* [TASK INSTRUCTIONS]: For the listing below, give the number of lines in which "materials" occurs. Add nothing.

* [GIVEN INFORMATION]:
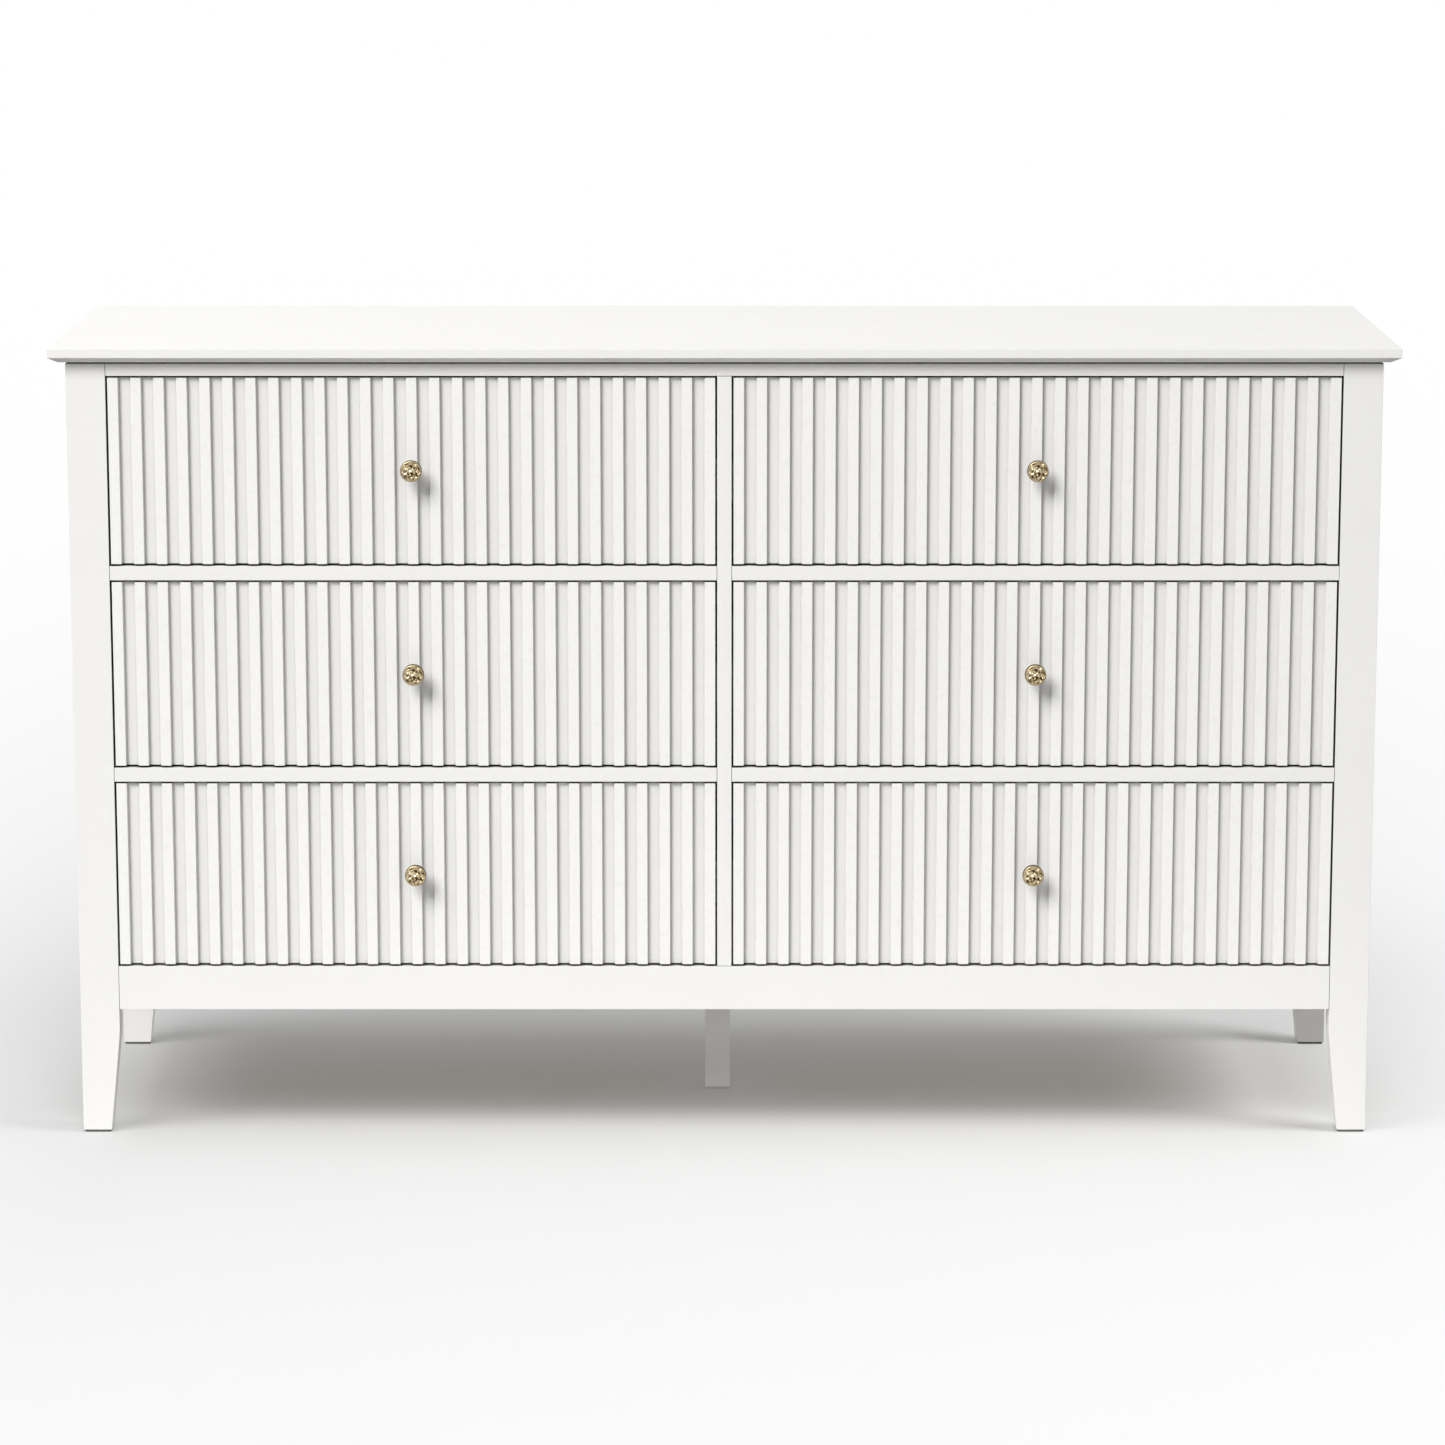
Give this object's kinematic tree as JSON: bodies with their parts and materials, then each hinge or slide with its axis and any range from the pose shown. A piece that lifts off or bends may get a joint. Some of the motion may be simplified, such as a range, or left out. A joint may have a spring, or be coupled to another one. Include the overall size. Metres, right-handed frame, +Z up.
{
  "type": "dresser with drawers",
  "caption": "Low, wide dresser with fluted drawer fronts, round metal knobs, an overhanging top and tapered legs; each drawer slides out.",
  "frame": {"origin": "on the floor under the middle of the overall box, which runs from the knobs' faces to the back of the top panel", "axes": "+Z up; +X to the right for someone facing the drawers; +Y from the drawer fronts to the back"},
  "size_m": [1.4, 0.407, 0.842],
  "materials": {
    "white_paint": "satin warm-white paint on wood",
    "birch": "clear-lacquered pale wood with fine straight grain",
    "plywood": "thin plywood, lightly sealed",
    "hardboard": "hardboard with a matt off-white face",
    "steel": "zinc-plated pressed steel",
    "brass": "hammered, antiqued brass with a darker rim",
    "nylon": "moulded nylon, matt dark grey"
  },
  "bodies": {
    "carcass": {"top_panel": "white_paint", "front_left_leg": "white_paint", "back_left_leg": "white_paint", "front_right_leg": "white_paint", "back_right_leg": "white_paint", "front_left_glide": "nylon", "back_left_glide": "nylon", "front_right_glide": "nylon", "back_right_glide": "nylon", "left_side_panel": "white_paint", "right_side_panel": "white_paint", "centre_partition": "white_paint", "front_top_rail": "white_paint", "front_apron": "white_paint", "centre_stile": "white_paint", "left_lower_divider_rail": "white_paint", "left_upper_divider_rail": "white_paint", "right_lower_divider_rail": "white_paint", "right_upper_divider_rail": "white_paint", "back_top_rail": "white_paint", "back_bottom_rail": "white_paint", "back_panel": "hardboard", "floor_stretcher": "white_paint", "middle_support_leg": "white_paint", "left_bottom_left_slide": "steel", "left_bottom_right_slide": "steel", "left_middle_left_slide": "steel", "left_middle_right_slide": "steel", "left_top_left_slide": "steel", "left_top_right_slide": "steel", "right_bottom_left_slide": "steel", "right_bottom_right_slide": "steel", "right_middle_left_slide": "steel", "right_middle_right_slide": "steel", "right_top_left_slide": "steel", "right_top_right_slide": "steel"},
    "left_bottom_drawer": {"left_bottom_drawer_front": "white_paint", "left_bottom_drawer_box": "birch", "left_bottom_drawer_bottom": "plywood", "left_bottom_drawer_knob": "brass"},
    "left_middle_drawer": {"left_middle_drawer_front": "white_paint", "left_middle_drawer_box": "birch", "left_middle_drawer_bottom": "plywood", "left_middle_drawer_knob": "brass"},
    "left_top_drawer": {"left_top_drawer_front": "white_paint", "left_top_drawer_box": "birch", "left_top_drawer_bottom": "plywood", "left_top_drawer_knob": "brass"},
    "right_bottom_drawer": {"right_bottom_drawer_front": "white_paint", "right_bottom_drawer_box": "birch", "right_bottom_drawer_bottom": "plywood", "right_bottom_drawer_knob": "brass"},
    "right_middle_drawer": {"right_middle_drawer_front": "white_paint", "right_middle_drawer_box": "birch", "right_middle_drawer_bottom": "plywood", "right_middle_drawer_knob": "brass"},
    "right_top_drawer": {"right_top_drawer_front": "white_paint", "right_top_drawer_box": "birch", "right_top_drawer_bottom": "plywood", "right_top_drawer_knob": "brass"}
  },
  "joints": [
    {"name": "left_bottom_drawer_slide", "type": "slide", "parent": "carcass", "child": "left_bottom_drawer", "axis": [0, -1, 0], "range_m": [0, 0.26]},
    {"name": "left_middle_drawer_slide", "type": "slide", "parent": "carcass", "child": "left_middle_drawer", "axis": [0, -1, 0], "range_m": [0, 0.26]},
    {"name": "left_top_drawer_slide", "type": "slide", "parent": "carcass", "child": "left_top_drawer", "axis": [0, -1, 0], "range_m": [0, 0.26]},
    {"name": "right_bottom_drawer_slide", "type": "slide", "parent": "carcass", "child": "right_bottom_drawer", "axis": [0, -1, 0], "range_m": [0, 0.26]},
    {"name": "right_middle_drawer_slide", "type": "slide", "parent": "carcass", "child": "right_middle_drawer", "axis": [0, -1, 0], "range_m": [0, 0.26]},
    {"name": "right_top_drawer_slide", "type": "slide", "parent": "carcass", "child": "right_top_drawer", "axis": [0, -1, 0], "range_m": [0, 0.26]}
  ]
}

* [FULL OUTPUT]: 2